Live OLAP is certainly a good step in the right direction.  Real-time mashups may help as well.  Behind all of this is the internal operational data store – this is where all the transactions for an entity are processed.  It may be called the Online Transaction Processing function within a company.  Adjunct to this might be a large, denormalized Dimensional Data Mart to facilitate traditional OLAP.  Also important is what’s going on in the world outside of the organization – external events certainly can and do influence customers and companies in unique and different ways.  Consider for example, the power that Google wields over shopping decisions today.  If you’re looking for mistletoe belt buckles, there may be a couple hundred vendors who share your same depraved sense of humor but if they’re not on Google, you won’t find them.

It’s in this area of the Dimensional Data Mart that what is referred to as CEP today could provide the foundation for dynamic and event driven OLAP.  I don’t like the terms real-time and OLAP for this, but it’s the best the marketers could come with to describe event driven dimensional data analysis.  So we’ll live with it.

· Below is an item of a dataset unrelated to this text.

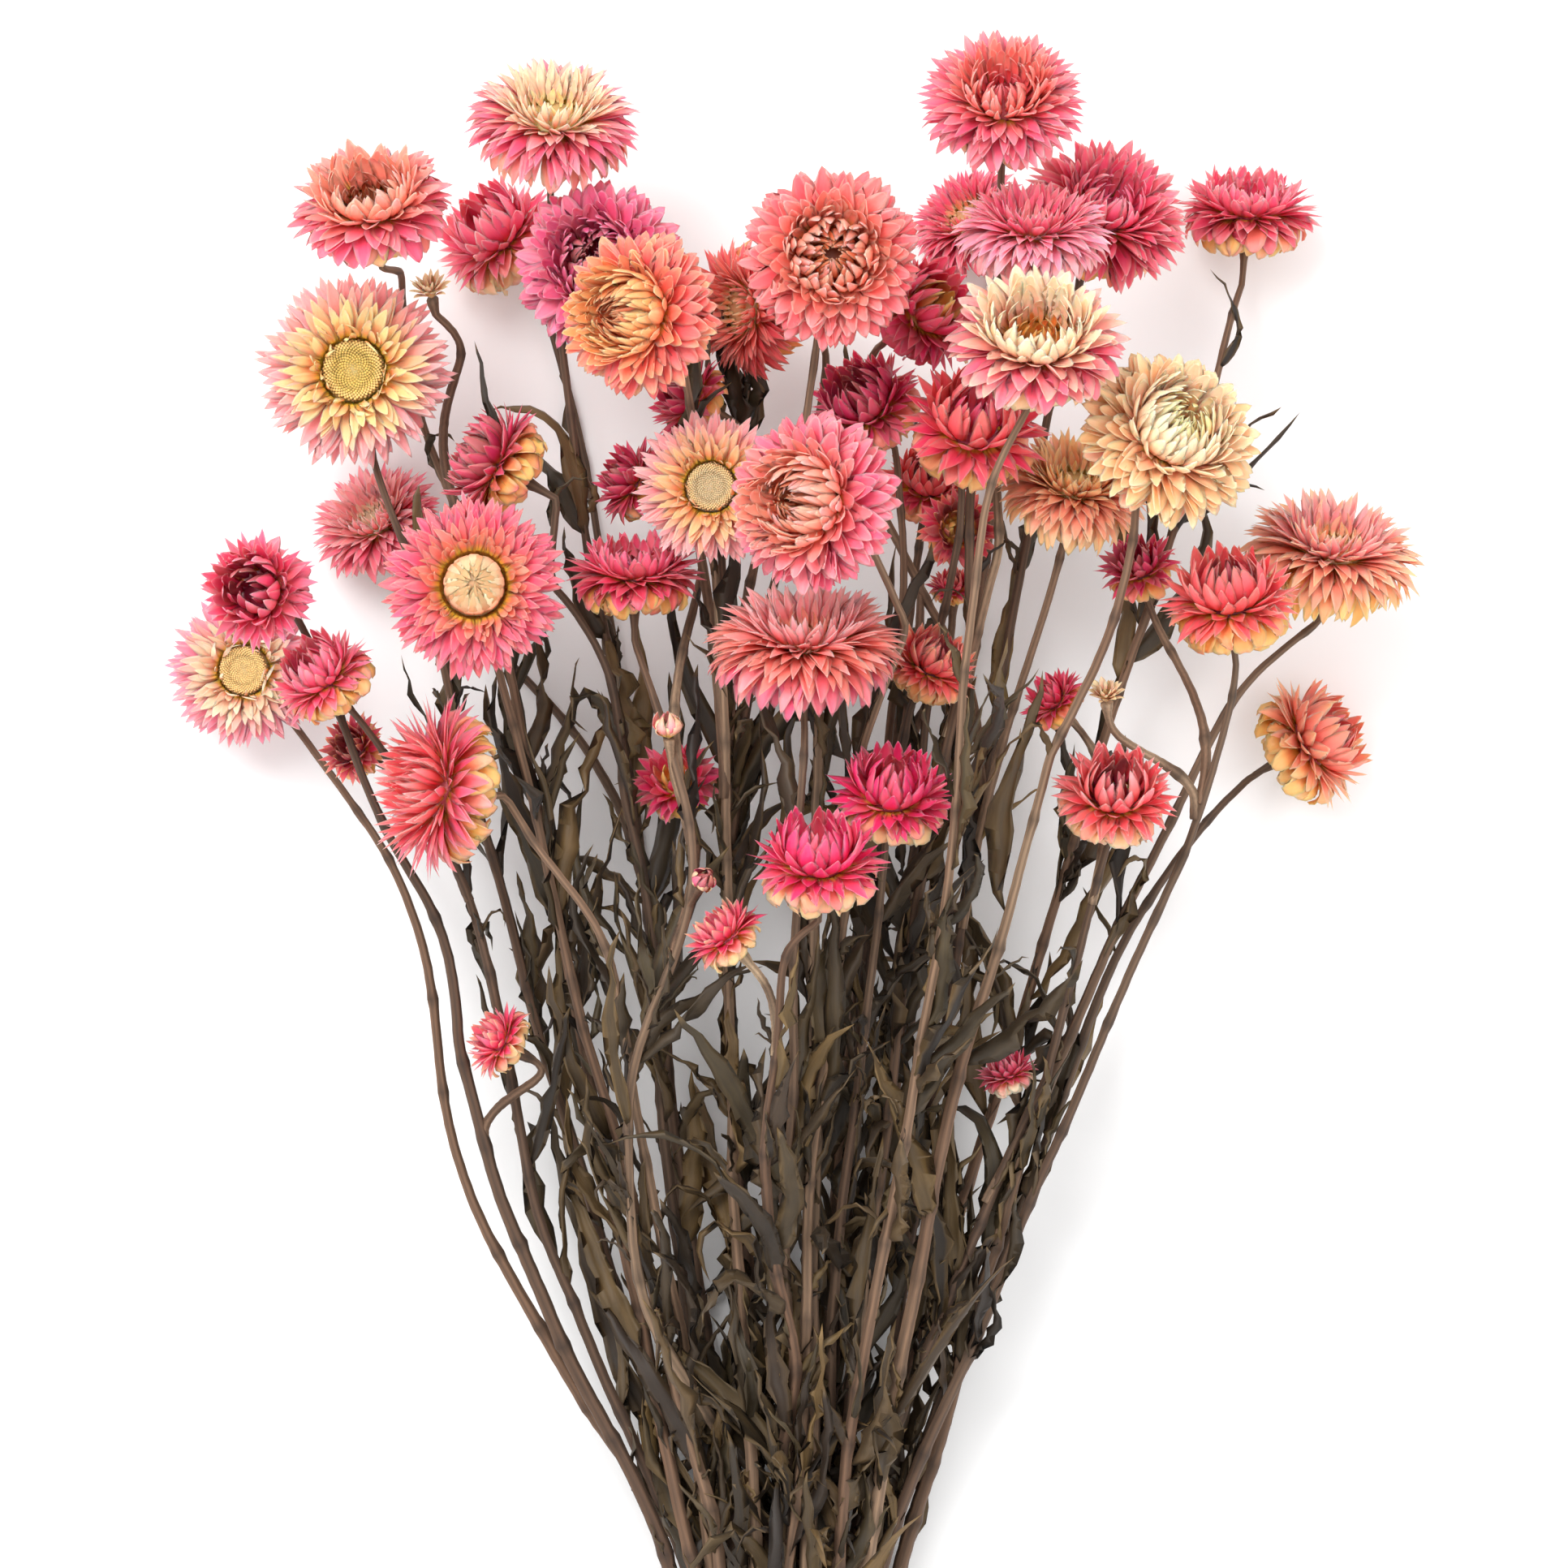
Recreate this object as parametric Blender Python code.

Visualization plays a large role in this – a CEP engine can slice and dice data to your processor’s content, but if you can’t view it, it don’t mean much.  So whatever tool a user decides to install on their desktop must be able to flexibly provide information in a condensed and meaning way; allowing dimensions, filters, slices, etc. to be moved around at will.  This means that those resulting queries need to be coordinated with the CEP engine – to both provide a snapshot or benchmark and event driven incremental updates.

I’m familiar with what a number of firms have done in this area – the most complex and meaningful solution being at Citi.  But, it’s ‘hard-coded.’  Is there any CEP vendor out there today that has abstracted these processes to a level where they might be generally applicable?  I doubt it.  But I bet Aleri’s Live OLAP comes close though.

But no CEP vendor today can claim anything remotely close to the vision that #4 above entails.  I look forward to Opher keeping us all on our toes.